In comparison with the Judicial Management, in CVA, the secured creditor may appoint a receiver to deal with its secured property during the moratorium. During the moratorium is in force, the nominee shall convene a meeting of the company and meeting of its creditors as he thinks fit. Thus, the implementation of the new corporate rescue mechanism provides more flexibility in dealing with debts while avoiding the probability of winding up. Similarly to the scheme of arrangement, CVA allows the director to propose such to its company and creditors. However, the implementation of the arrangement will be the responsibility of the nominee, who will either act as a trustee or otherwise for the purpose of supervising its application. In conclusion, the CVA is seemingly to be the best option for a company to opt for in the case of avoidance the inevitability of being wound up. The aforementioned are the ongoing efforts undertaken to recalibrate the insolvency law in Malaysia to be in line with the international standards.

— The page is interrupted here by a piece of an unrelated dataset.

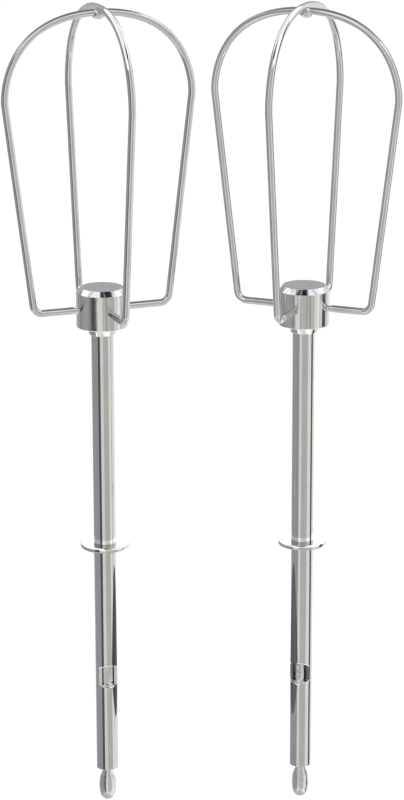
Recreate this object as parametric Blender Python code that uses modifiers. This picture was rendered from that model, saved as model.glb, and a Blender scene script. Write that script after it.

Most importantly, the current reform has introduced new corporate rescue mechanism into the insolvency law in granting the directors more flexibility to deal with the company facing distress so that the company may still remain in business and to avoid being trapped in a winding-up scenario. In doing so, Malaysia’s new insolvency laws continue the international trend towards focusing on the preservation of value for the benefit of all stakeholders.